Take the lines from the beginning of the data below through the line holding "obj.parent = empty" and return exactly those.

> _PROVIDED DATA_:
-=-=-

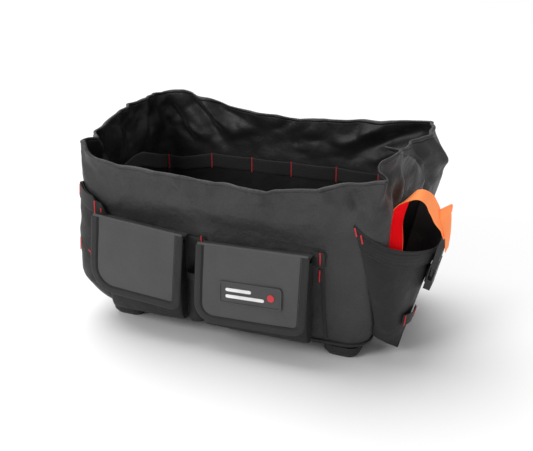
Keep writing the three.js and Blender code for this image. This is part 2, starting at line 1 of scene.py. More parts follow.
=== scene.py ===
"""Garden tool bag: soft fabric pieces, webbing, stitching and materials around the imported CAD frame."""

import math

import bmesh
import bpy
import numpy as np
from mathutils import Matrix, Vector, noise


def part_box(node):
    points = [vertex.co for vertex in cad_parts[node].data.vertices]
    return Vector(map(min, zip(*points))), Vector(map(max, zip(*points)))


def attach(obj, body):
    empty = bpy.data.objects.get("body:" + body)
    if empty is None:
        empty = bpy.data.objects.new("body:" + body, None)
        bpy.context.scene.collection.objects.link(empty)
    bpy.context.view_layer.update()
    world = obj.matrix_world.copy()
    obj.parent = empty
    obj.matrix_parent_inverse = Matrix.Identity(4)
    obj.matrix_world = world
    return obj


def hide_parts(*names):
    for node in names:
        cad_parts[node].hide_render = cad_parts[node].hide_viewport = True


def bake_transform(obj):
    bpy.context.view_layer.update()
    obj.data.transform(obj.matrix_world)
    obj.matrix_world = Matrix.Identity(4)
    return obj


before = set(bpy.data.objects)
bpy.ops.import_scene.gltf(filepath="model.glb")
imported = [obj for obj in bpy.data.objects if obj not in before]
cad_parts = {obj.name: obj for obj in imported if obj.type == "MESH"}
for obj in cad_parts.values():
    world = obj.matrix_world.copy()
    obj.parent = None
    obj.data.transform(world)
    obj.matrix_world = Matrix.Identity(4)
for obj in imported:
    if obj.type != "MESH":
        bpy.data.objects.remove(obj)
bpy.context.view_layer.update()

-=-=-

> _ANSWER IN FULL_:
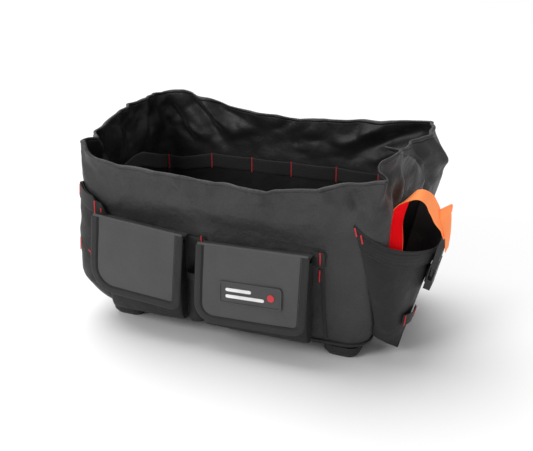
Keep writing the three.js and Blender code for this image. This is part 2, starting at line 1 of scene.py. More parts follow.
=== scene.py ===
"""Garden tool bag: soft fabric pieces, webbing, stitching and materials around the imported CAD frame."""

import math

import bmesh
import bpy
import numpy as np
from mathutils import Matrix, Vector, noise


def part_box(node):
    points = [vertex.co for vertex in cad_parts[node].data.vertices]
    return Vector(map(min, zip(*points))), Vector(map(max, zip(*points)))


def attach(obj, body):
    empty = bpy.data.objects.get("body:" + body)
    if empty is None:
        empty = bpy.data.objects.new("body:" + body, None)
        bpy.context.scene.collection.objects.link(empty)
    bpy.context.view_layer.update()
    world = obj.matrix_world.copy()
    obj.parent = empty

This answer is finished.